Lenders often require specific representations, covenants, and collateral arrangements that affect transaction documents and closing conditions. Financing contingencies can delay or prevent closing if not properly coordinated, so timing and satisfaction of lender conditions must be integrated into the deal timetable. To manage these dependencies, counsel aligns purchase agreement closing conditions with funding requirements and works with lenders to anticipate documentation needs. Early lender involvement and clear communication reduce the risk of financing surprises at closing.
Sellers should consider tax structure, allocation of purchase price, and timing of payment to optimize after‑tax proceeds. Consultation with tax advisers helps determine whether an asset sale or stock sale provides better tax outcomes and identifies opportunities to minimize payroll or capital gains exposure. Advance planning may include installment sale structures, allocation agreements, or use of tax elections to reduce liabilities. Coordinated legal and tax advice before signing improves predictability of net proceeds and reduces the chance of unexpected tax burdens after closing.

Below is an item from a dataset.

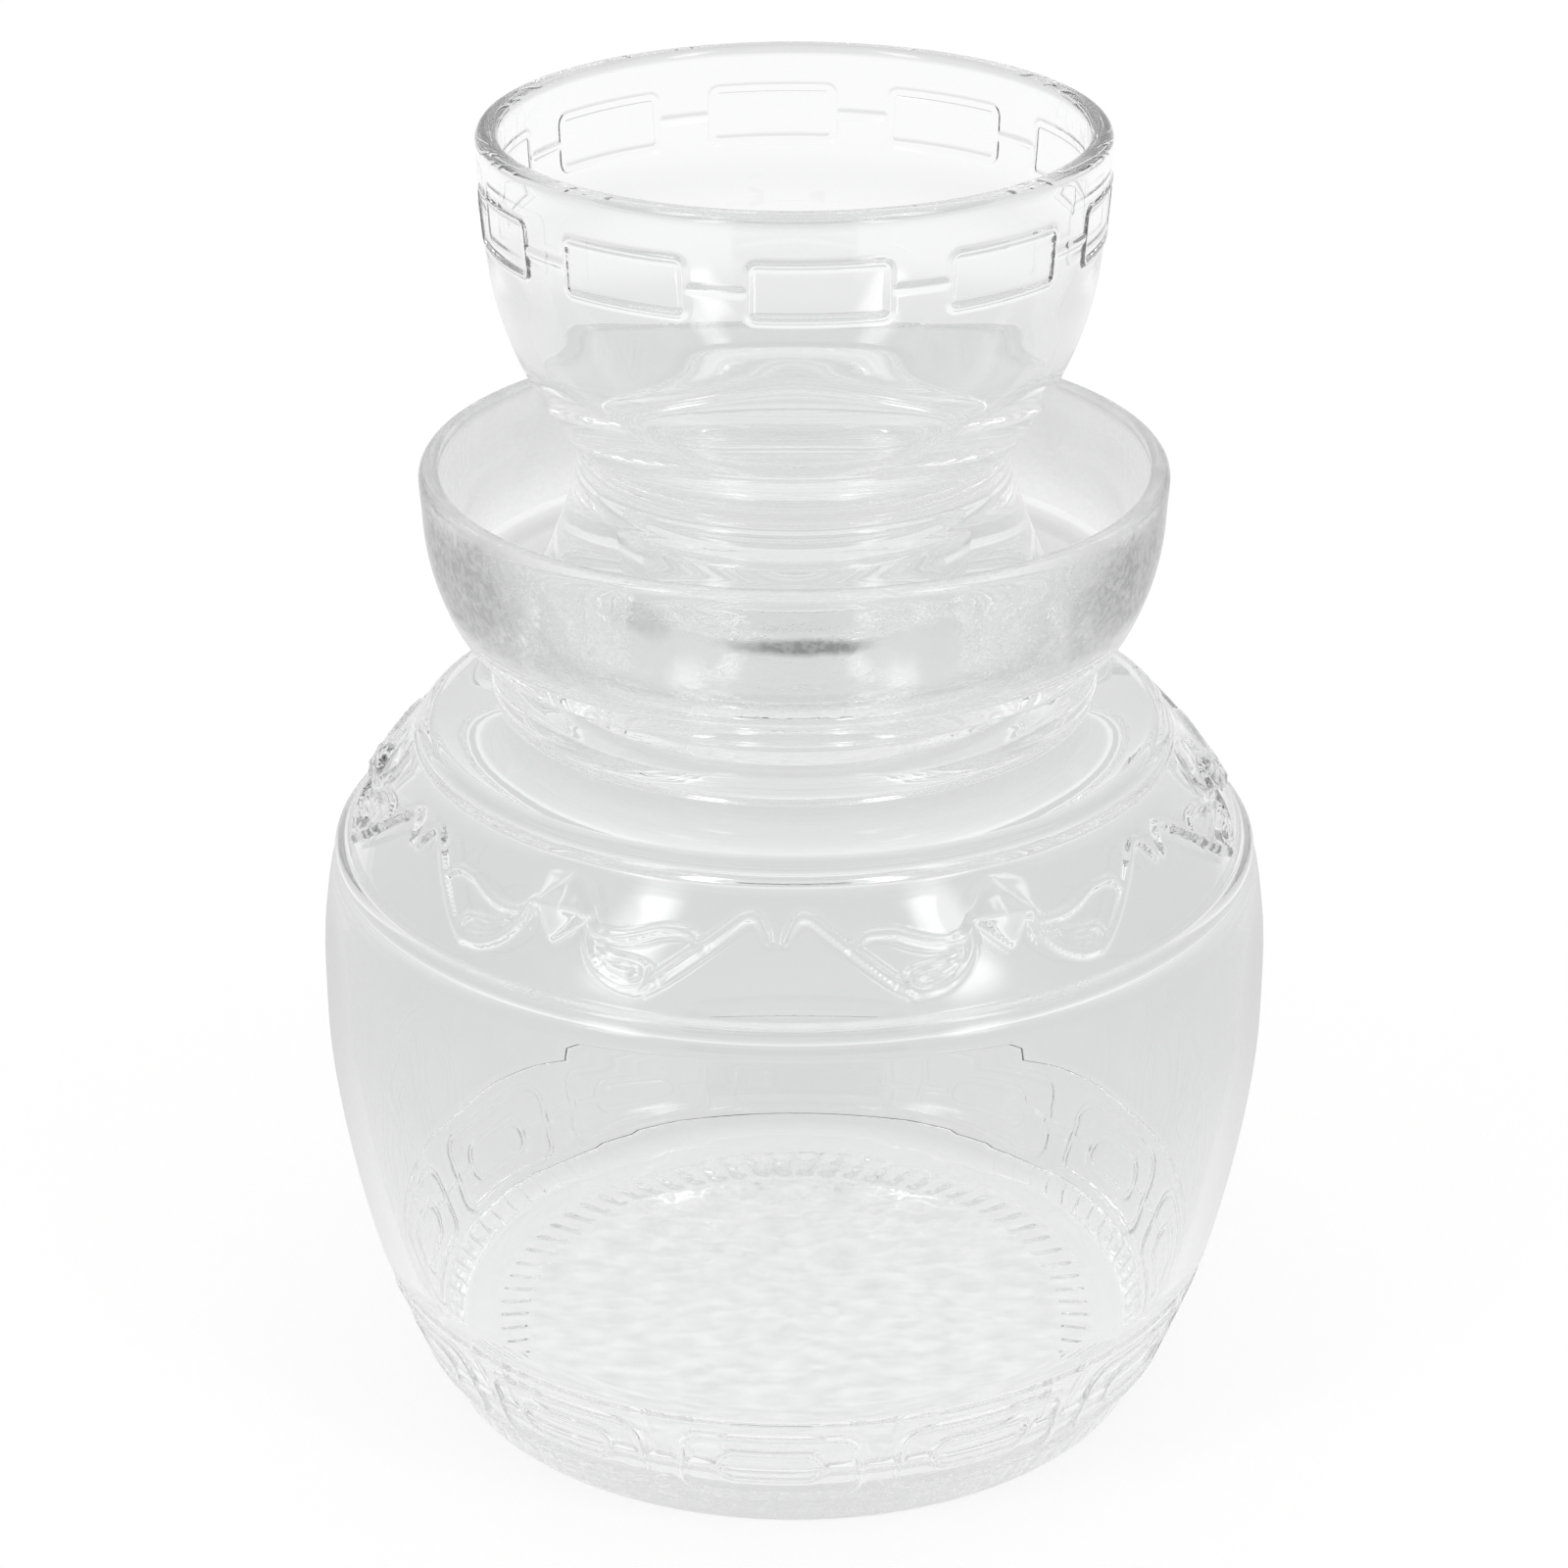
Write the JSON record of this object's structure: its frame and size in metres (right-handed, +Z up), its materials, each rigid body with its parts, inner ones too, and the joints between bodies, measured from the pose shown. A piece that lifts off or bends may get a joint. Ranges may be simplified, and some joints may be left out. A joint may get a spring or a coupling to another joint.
{
  "type": "water seal pickle jar",
  "caption": "Round clear glass fermenting jar with a water moat round its mouth and a bowl-topped lid whose hollow skirt stands in the moat.",
  "frame": {"origin": "on the jar's axis, at the level that it stands on", "axes": "+Z up along the jar's axis from the standing ring to the rim of the bowl on the lid; the front of the picture looks along +Y"},
  "size_m": [0.1806, 0.1806, 0.25],
  "materials": {
    "jar_glass": "clear, smooth and glossy, with the pressed surface of the moat a little wavy",
    "lid_glass": "clear, smooth and glossy pressed glass"
  },
  "bodies": {
    "jar": {"jar_body": "jar_glass", "water_moat": "jar_glass"},
    "lid": {"lid": "lid_glass"}
  },
  "joints": [
    {"name": "lid_lift", "type": "slide", "parent": "jar", "child": "lid", "axis": [0, 0, 1], "range_m": [0, 0.07]}
  ]
}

Remedies for post‑closing breaches typically flow from indemnity provisions, escrows, and contractual damages remedies set out in the purchase agreement. Parties may pursue claims against escrow funds or seek indemnity payments according to negotiated procedures, notice requirements, and proof standards. Efficient resolution depends on clear claim processes, agreed litigation control, and timetables. Alternative dispute resolution clauses or negotiated settlement frameworks often preserve relationships and reduce the cost and delay associated with full litigation of post‑closing claims.